# [Objective]
Lines containing "from" are to be counted. Report the count alone.

# [Working data]
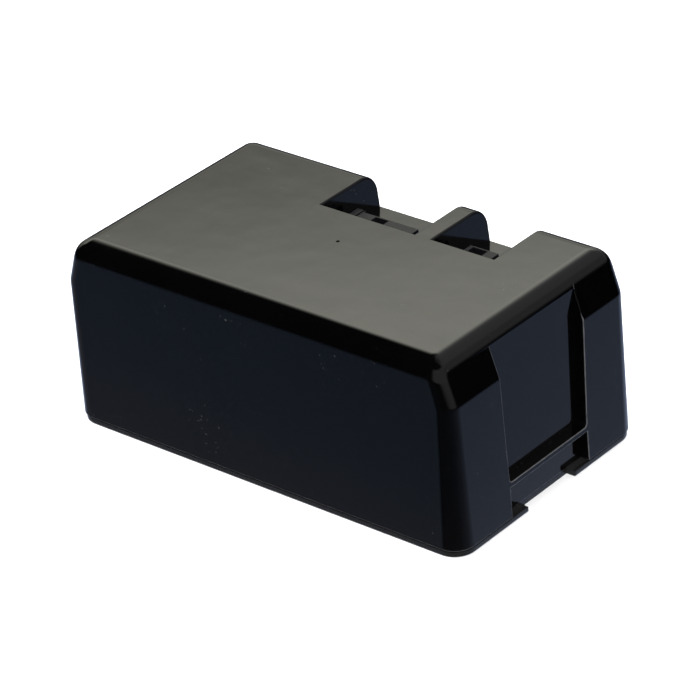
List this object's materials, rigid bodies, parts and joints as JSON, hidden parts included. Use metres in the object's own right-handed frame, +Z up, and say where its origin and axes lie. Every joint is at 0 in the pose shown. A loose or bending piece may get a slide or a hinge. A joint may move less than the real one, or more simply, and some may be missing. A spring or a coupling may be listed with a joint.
{
  "type": "battery box",
  "caption": "Glossy black battery box with a grip recess in each end, a base plate, and open rear wells holding spring contact sockets.",
  "frame": {"origin": "middle of the underside of the base plate", "axes": "+X along the long side towards one grip recess, +Y towards the side the contact wells open to, +Z up"},
  "size_m": [0.165, 0.095, 0.069],
  "materials": {
    "gloss_black": "high gloss moulded",
    "satin_black": "satin moulded",
    "matte_black": "fine matte",
    "contact_metal": "tinned",
    "nickel": "plain strip",
    "cell_wrap": "heat shrink sleeve",
    "holder_grey": "matte",
    "board_green": "solder mask",
    "chip_black": "moulded",
    "header_white": "moulded",
    "fish_paper": "paper",
    "foam_grey": "open foam",
    "wire_red": "sleeve",
    "wire_black": "sleeve",
    "wire_white": "sleeve",
    "screw_steel": "zinc",
    "label_silver": "satin foil"
  },
  "bodies": {
    "housing": {"top_shell": "gloss_black", "base_plate": "satin_black", "label_plate": "label_silver", "contact_block_a": "matte_black", "contact_block_b": "matte_black", "terminal_positive": "contact_metal", "terminal_negative": "contact_metal", "cell_holder_front": "holder_grey", "cell_holder_back": "holder_grey", "insulation_card": "fish_paper", "foam_pad_low": "foam_grey", "board_carrier": "holder_grey", "protection_board": "board_green", "power_switch_1": "chip_black", "power_switch_2": "chip_black", "monitor_chip": "chip_black", "sense_header": "header_white", "pack_fuse": "header_white", "foam_block_left": "foam_grey", "foam_block_right": "foam_grey", "thermistor": "chip_black", "thermistor_lead": "wire_white", "lead_cell_positive": "wire_red", "lead_cell_negative": "wire_black", "lead_out_positive": "wire_red", "lead_out_negative": "wire_black", "sense_ribbon": "wire_white", "cell_1_low": "cell_wrap", "cell_1_high": "cell_wrap", "cell_2_low": "cell_wrap", "cell_2_high": "cell_wrap", "cell_3_low": "cell_wrap", "cell_3_high": "cell_wrap", "cell_4_low": "cell_wrap", "cell_4_high": "cell_wrap", "cell_5_low": "cell_wrap", "cell_5_high": "cell_wrap", "cell_6_low": "cell_wrap", "cell_6_high": "cell_wrap", "cell_7_low": "cell_wrap", "cell_7_high": "cell_wrap", "front_strip_1": "nickel", "front_strip_2": "nickel", "front_strip_3": "nickel", "front_strip_4": "nickel", "back_strip_1": "nickel", "back_strip_2": "nickel", "back_strip_3": "nickel", "back_strip_4": "nickel", "base_screw_1": "screw_steel", "base_screw_2": "screw_steel", "base_screw_3": "screw_steel", "base_screw_4": "screw_steel"},
    "leaf_positive_left": {"spring_leaf_positive_left": "contact_metal"},
    "leaf_positive_right": {"spring_leaf_positive_right": "contact_metal"},
    "leaf_negative_left": {"spring_leaf_negative_left": "contact_metal"},
    "leaf_negative_right": {"spring_leaf_negative_right": "contact_metal"}
  },
  "joints": [
    {"name": "leaf_positive_left_flex", "type": "hinge", "parent": "housing", "child": "leaf_positive_left", "pos_m": [-0.0078, 0.0243, 0.0573], "axis": [0, -1, 0], "range_deg": [0, 5], "stiffness_Nm_per_rad": 0.12},
    {"name": "leaf_positive_right_flex", "type": "hinge", "parent": "housing", "child": "leaf_positive_right", "pos_m": [-0.0047, 0.0243, 0.0573], "axis": [0, 1, 0], "range_deg": [0, 5], "stiffness_Nm_per_rad": 0.12},
    {"name": "leaf_negative_left_flex", "type": "hinge", "parent": "housing", "child": "leaf_negative_left", "pos_m": [0.0328, 0.0243, 0.0573], "axis": [0, -1, 0], "range_deg": [0, 5], "stiffness_Nm_per_rad": 0.12},
    {"name": "leaf_negative_right_flex", "type": "hinge", "parent": "housing", "child": "leaf_negative_right", "pos_m": [0.0364, 0.0243, 0.0573], "axis": [0, 1, 0], "range_deg": [0, 5], "stiffness_Nm_per_rad": 0.12}
  ]
}
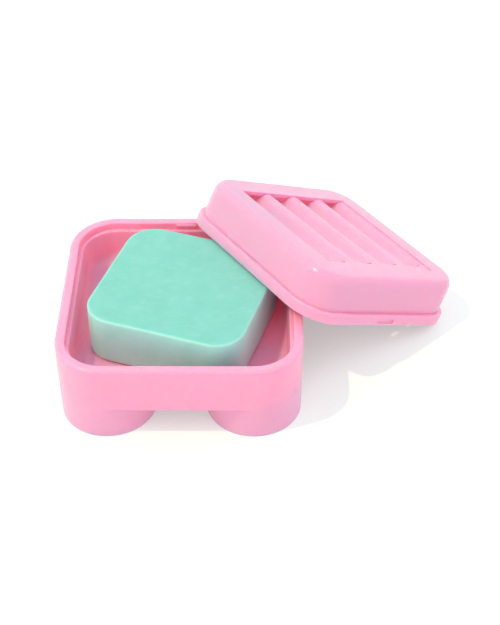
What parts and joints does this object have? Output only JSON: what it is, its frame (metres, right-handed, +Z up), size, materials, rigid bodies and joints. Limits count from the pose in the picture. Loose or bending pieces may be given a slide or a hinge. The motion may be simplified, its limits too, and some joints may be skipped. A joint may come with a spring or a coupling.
{
  "type": "soap box",
  "caption": "Square plastic soap box on round corner feet, with a bar of soap in its tray and its flanged draining lid taken off and leaning on the bar.",
  "frame": {"origin": "on the worktop, under the middle of the footprint of the whole set as it stands, box and leaning lid together", "axes": "+Z up; +X to the right along the box's front wall, +Y from the front wall to the back; the lid leans down towards +X and +Y"},
  "size_m": [0.15, 0.126, 0.0523],
  "materials": {
    "box": "satin moulded polypropylene, pale pink, slightly translucent",
    "lid": "satin moulded polypropylene, pale pink, slightly translucent",
    "soap": "smooth pressed mint green soap, dull"
  },
  "bodies": {
    "box": {"box": "box"},
    "soap": {"soap_bar": "soap"},
    "lid": {"lid": "lid"}
  },
  "joints": [
    {"name": "soap_lift", "type": "slide", "parent": "box", "child": "soap", "axis": [0, 0, 1], "range_m": [0, 0.04]},
    {"name": "lid_lift", "type": "slide", "parent": "soap", "child": "lid", "axis": [0, 0, 1], "range_m": [0, 0.06]}
  ]
}
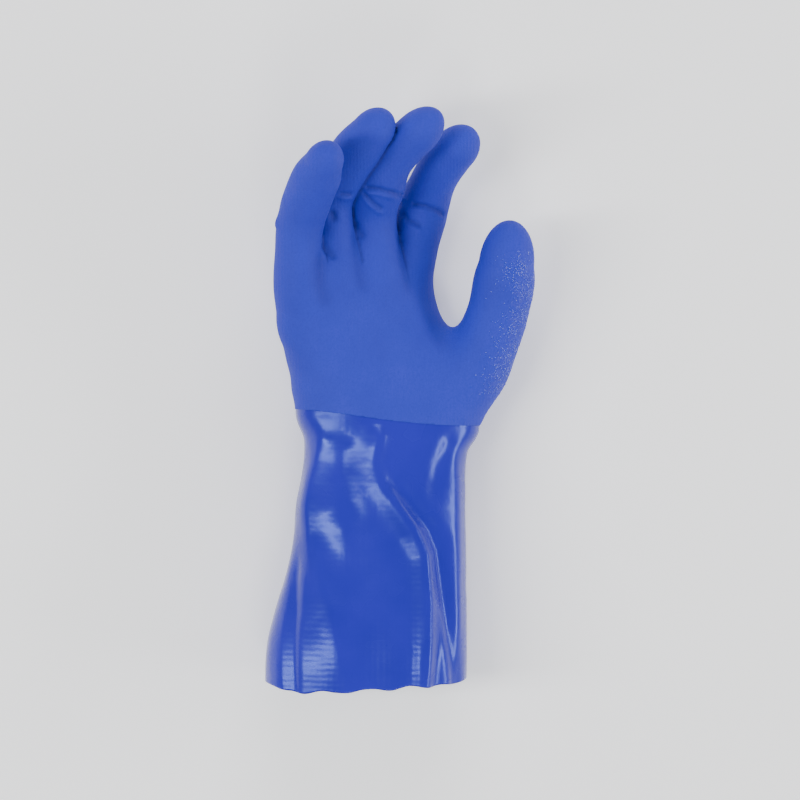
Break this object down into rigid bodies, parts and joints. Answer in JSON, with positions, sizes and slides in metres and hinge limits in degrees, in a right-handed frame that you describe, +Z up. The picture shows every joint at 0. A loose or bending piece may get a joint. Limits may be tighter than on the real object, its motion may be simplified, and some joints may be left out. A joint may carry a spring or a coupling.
{
  "type": "pvc coated work glove",
  "caption": "Right-hand PVC coated work glove lying palm up: rough matt coat on palm, curled fingers and thumb, smooth glossy gauntlet with soft folds and an open wavy hem. Hollow throughout.",
  "frame": {"origin": "on the surface that the glove lies on, under the middle of its bounding box", "axes": "+Y from the open hem to the fingertips, +X to the thumb side, +Z up out of the palm, away from the surface"},
  "size_m": [0.151, 0.3284, 0.1079],
  "materials": {
    "rough_coat": "matt blue PVC with a sandy grain",
    "smooth_coat": "smooth glossy blue PVC"
  },
  "bodies": {
    "root": {"hand": "rough_coat", "gauntlet": "smooth_coat"}
  },
  "joints": []
}
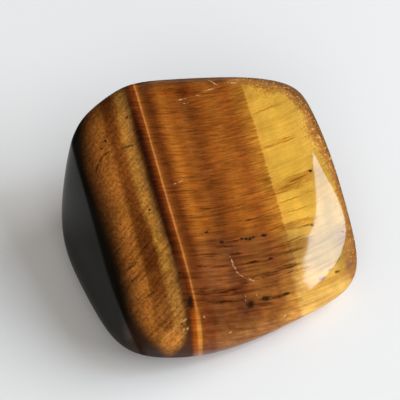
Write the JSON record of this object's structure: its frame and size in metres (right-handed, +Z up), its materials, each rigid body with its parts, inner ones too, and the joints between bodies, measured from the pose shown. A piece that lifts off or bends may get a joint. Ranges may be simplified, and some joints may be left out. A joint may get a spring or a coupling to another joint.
{
  "type": "tumbled tiger's eye stone",
  "caption": "Large tumbled and polished stone, a rounded wedge with broad worn faces, in silky golden brown bands; it lies on its flattest side.",
  "frame": {"origin": "on the resting face's plane, under the middle of the stone's box", "axes": "+Z up from the face that the stone rests on, through its smallest extent; +X to the stone's right and -Y to its front, where the long orange line meets the front rim"},
  "size_m": [0.04, 0.0386, 0.021],
  "materials": {
    "polished_tigers_eye": "tumbled and polished"
  },
  "bodies": {
    "root": {"tigers_eye": "polished_tigers_eye"}
  },
  "joints": []
}
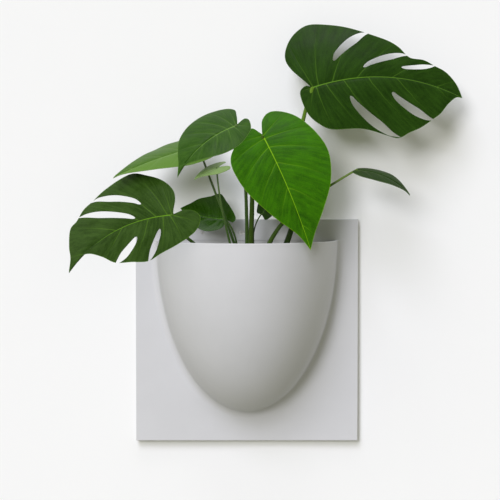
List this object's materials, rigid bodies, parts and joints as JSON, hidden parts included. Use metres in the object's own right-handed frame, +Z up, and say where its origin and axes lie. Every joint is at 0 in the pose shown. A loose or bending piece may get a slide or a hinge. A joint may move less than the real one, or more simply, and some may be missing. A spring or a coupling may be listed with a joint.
{
  "type": "wall planter",
  "caption": "Square wall panel with a deep half-round pocket moulded in it, holding a leafy plant in a lift-out nursery pot.",
  "frame": {"origin": "on the wall, behind the centre of the square panel", "axes": "+Z up, +Y into the wall, +X to the viewer's right"},
  "size_m": [0.5127, 0.1502, 0.5593],
  "materials": {
    "planter_plastic": "satin moulded plastic, very fine grain",
    "plate_plastic": "plain moulded plastic",
    "foam_rubber": "closed-cell foam",
    "screw_steel": "zinc plated",
    "pad_rubber": "matt",
    "fired_clay": "rough fired clay",
    "pot_plastic": "thin black plastic",
    "soil": "moist, crumbly",
    "leaf_dark": "waxy",
    "leaf_bright": "waxy, lit through",
    "leaf_mid": "waxy",
    "leaf_gloss": "glossy",
    "leaf_dark_small": "waxy",
    "leaf_pale": "waxy, pale",
    "leaf_pale_small": "matt, pale",
    "leaf_shade": "waxy",
    "stalk_green": "smooth, slightly glossy",
    "stalk_thick": "smooth",
    "stalk_sheathed": "smooth"
  },
  "bodies": {
    "planter": {"front_shell": "planter_plastic", "back_plate": "plate_plastic", "pocket_gasket": "foam_rubber", "cover_screws": "screw_steel", "wall_pads": "pad_rubber", "clay_pebbles": "fired_clay"},
    "plant": {"grow_pot": "pot_plastic", "potting_soil": "soil", "petiole_left_split": "stalk_green", "petiole_right_split": "stalk_thick", "petiole_front_heart": "stalk_green", "petiole_mid_heart": "stalk_green", "petiole_small_gloss": "stalk_green", "petiole_small_right": "stalk_sheathed", "petiole_pale_back": "stalk_green", "petiole_small_pale": "stalk_green", "petiole_small_behind": "stalk_green", "blade_left_split": "leaf_dark", "blade_right_split": "leaf_dark", "blade_front_heart": "leaf_bright", "blade_mid_heart": "leaf_mid", "blade_small_gloss": "leaf_gloss", "blade_small_right": "leaf_dark_small", "blade_pale_back": "leaf_pale", "blade_small_pale": "leaf_pale_small", "blade_small_behind": "leaf_shade"}
  },
  "joints": [
    {"name": "plant_lift", "type": "slide", "parent": "planter", "child": "plant", "axis": [0, 0, 1], "range_m": [0, 0.18]}
  ]
}
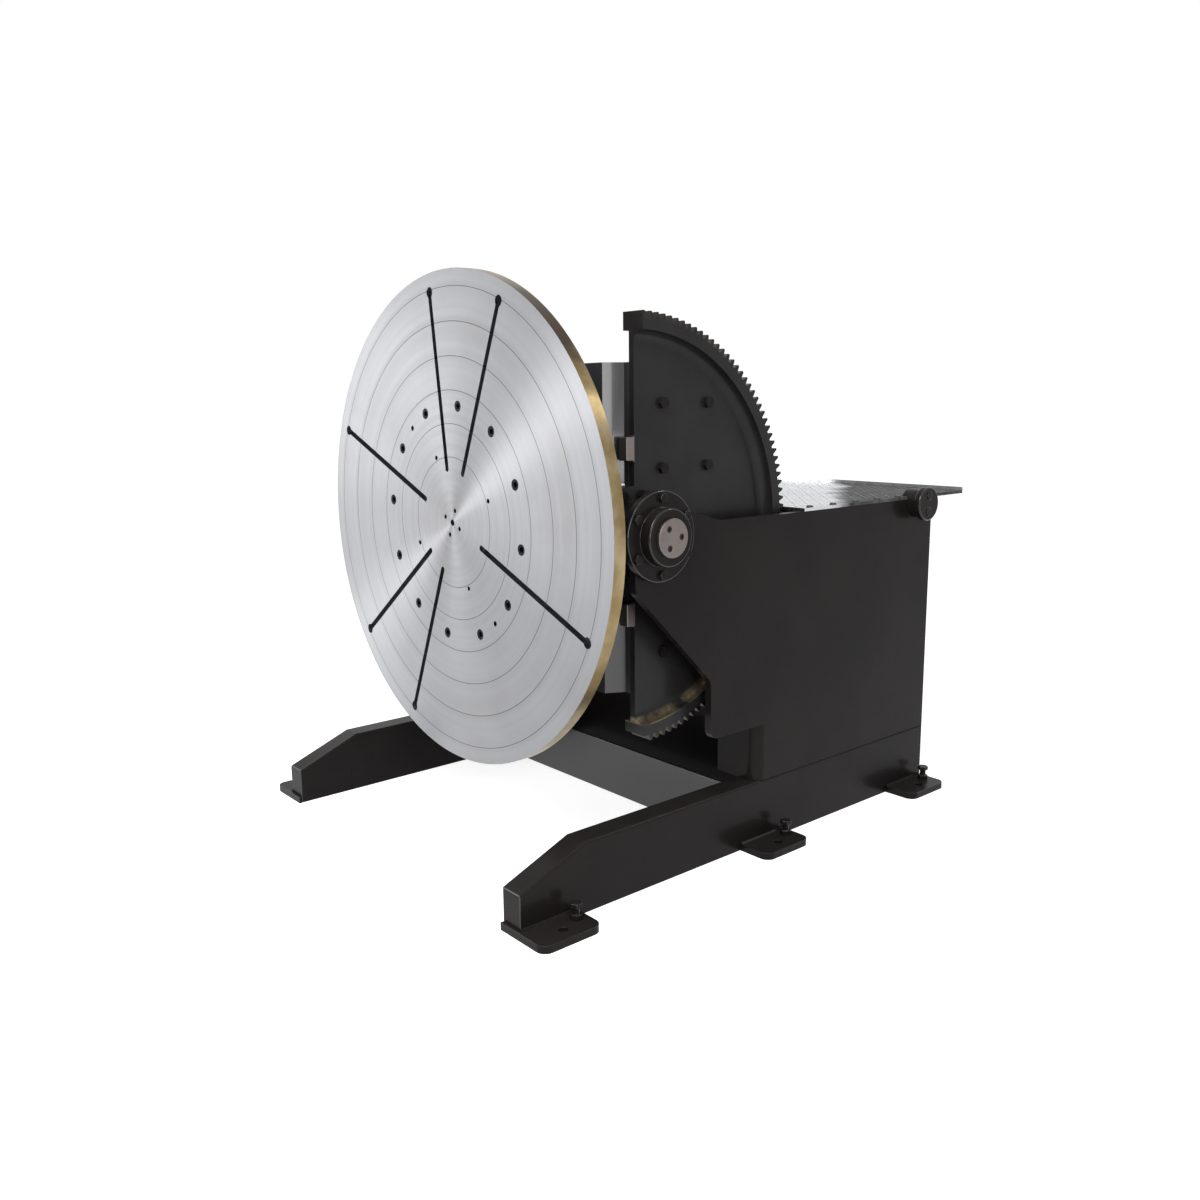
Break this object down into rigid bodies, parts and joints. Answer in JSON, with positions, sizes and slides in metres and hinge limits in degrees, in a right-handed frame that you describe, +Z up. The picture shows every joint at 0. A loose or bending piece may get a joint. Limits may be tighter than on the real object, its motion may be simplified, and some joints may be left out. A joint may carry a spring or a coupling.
{
  "type": "welding positioner",
  "caption": "Floor-standing gear-tilt welding positioner: a slotted round table turns on a cradle that toothed half-circle sectors tilt from face-up to past upright.",
  "frame": {"origin": "on the floor, at the centre of the four corner anchor holes", "axes": "+Z up, +Y from the table towards the deck, +X the machine's left side; the upright table faces -Y"},
  "size_m": [1.58, 2.01, 1.76],
  "materials": {
    "frame_paint": "glossy charcoal machine enamel",
    "cradle_paint": "glossy charcoal machine enamel",
    "gear_steel": "oiled dark cast steel with machined, greased teeth",
    "pinion_steel": "oiled machined steel",
    "table_steel": "face-turned bright steel",
    "cap_steel": "machined bare steel",
    "bronze": "bearing bronze and copper-graphite",
    "fastener_steel": "zinc-plated and blackened fasteners",
    "deck_aluminium": "bright rolled tread plate",
    "drive_paint": "grey gearbox enamel",
    "motor_paint": "blue-grey motor enamel",
    "gland_plastic": "black nylon"
  },
  "bodies": {
    "base": {"side_frame_left": "frame_paint", "side_frame_right": "frame_paint", "leg_left": "frame_paint", "leg_right": "frame_paint", "front_cross_plate": "frame_paint", "bulkhead": "frame_paint", "rear_wall": "frame_paint", "access_cover": "frame_paint", "cover_screws": "fastener_steel", "cable_glands": "gland_plastic", "deck_brackets": "frame_paint", "deck_plate": "deck_aluminium", "deck_screws": "fastener_steel", "foot_plates": "frame_paint", "jack_screws": "frame_paint", "lifting_bollard_left": "frame_paint", "lifting_bollard_right": "frame_paint", "bollard_screws": "frame_paint", "trunnion_housing_left": "frame_paint", "trunnion_housing_right": "frame_paint", "trunnion_bushings": "bronze", "housing_screws": "frame_paint", "tilt_gearbox": "drive_paint", "tilt_motor": "motor_paint", "tilt_drive_bolts": "fastener_steel", "pinion_bearings": "drive_paint", "pinion_bearing_bolts": "fastener_steel"},
    "cradle": {"tilt_sector_left": "gear_steel", "tilt_sector_right": "gear_steel", "cradle_front_plate": "cradle_paint", "cradle_side_plate_left": "cradle_paint", "cradle_side_plate_right": "cradle_paint", "cradle_top_plate": "cradle_paint", "cradle_bottom_plate": "cradle_paint", "bearing_seat_ring": "cradle_paint", "trunnion_shaft_left": "pinion_steel", "trunnion_shaft_right": "pinion_steel", "shaft_bolts": "cradle_paint", "shaft_caps": "cap_steel", "cap_screws": "fastener_steel", "thrust_washers": "pinion_steel", "key_blocks": "cap_steel", "sector_bolts": "cradle_paint", "slewing_inner_ring": "pinion_steel", "slewing_bolts": "fastener_steel", "rotation_gearbox": "drive_paint", "rotation_gearbox_bolts": "fastener_steel", "rotation_motor": "motor_paint", "earth_brush_holder": "cradle_paint", "earth_brush": "bronze", "earth_brush_screws": "fastener_steel"},
    "table": {"faceplate": "table_steel", "table_screws": "fastener_steel", "slewing_outer_ring": "pinion_steel"},
    "tilt_drive_shaft": {"tilt_pinion_left": "pinion_steel", "tilt_pinion_right": "pinion_steel", "tilt_pinion_shaft": "pinion_steel"},
    "table_drive_pinion": {"rotation_pinion": "pinion_steel"}
  },
  "joints": [
    {"name": "tilt", "type": "hinge", "parent": "base", "child": "cradle", "pos_m": [0, -0.41, 1.01], "axis": [1, 0, 0], "range_deg": [-90, 45]},
    {"name": "table_spin", "type": "hinge", "parent": "cradle", "child": "table", "pos_m": [0, -0.41, 1.01], "axis": [0, 1, 0], "continuous": true},
    {"name": "tilt_drive_spin", "type": "hinge", "parent": "base", "child": "tilt_drive_shaft", "pos_m": [0, 0.12885, 0.62889], "axis": [1, 0, 0], "range_deg": [-396, 788]},
    {"name": "table_drive_spin", "type": "hinge", "parent": "cradle", "child": "table_drive_pinion", "pos_m": [-0.32244, -0.5, 0.68756], "axis": [0, 1, 0], "continuous": true}
  ],
  "couplings": [
    {"joint": "tilt_drive_spin", "follows": "tilt", "ratio": -8.7059},
    {"joint": "table_drive_spin", "follows": "table_spin", "ratio": -6.125}
  ]
}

# [Answer to the task]
7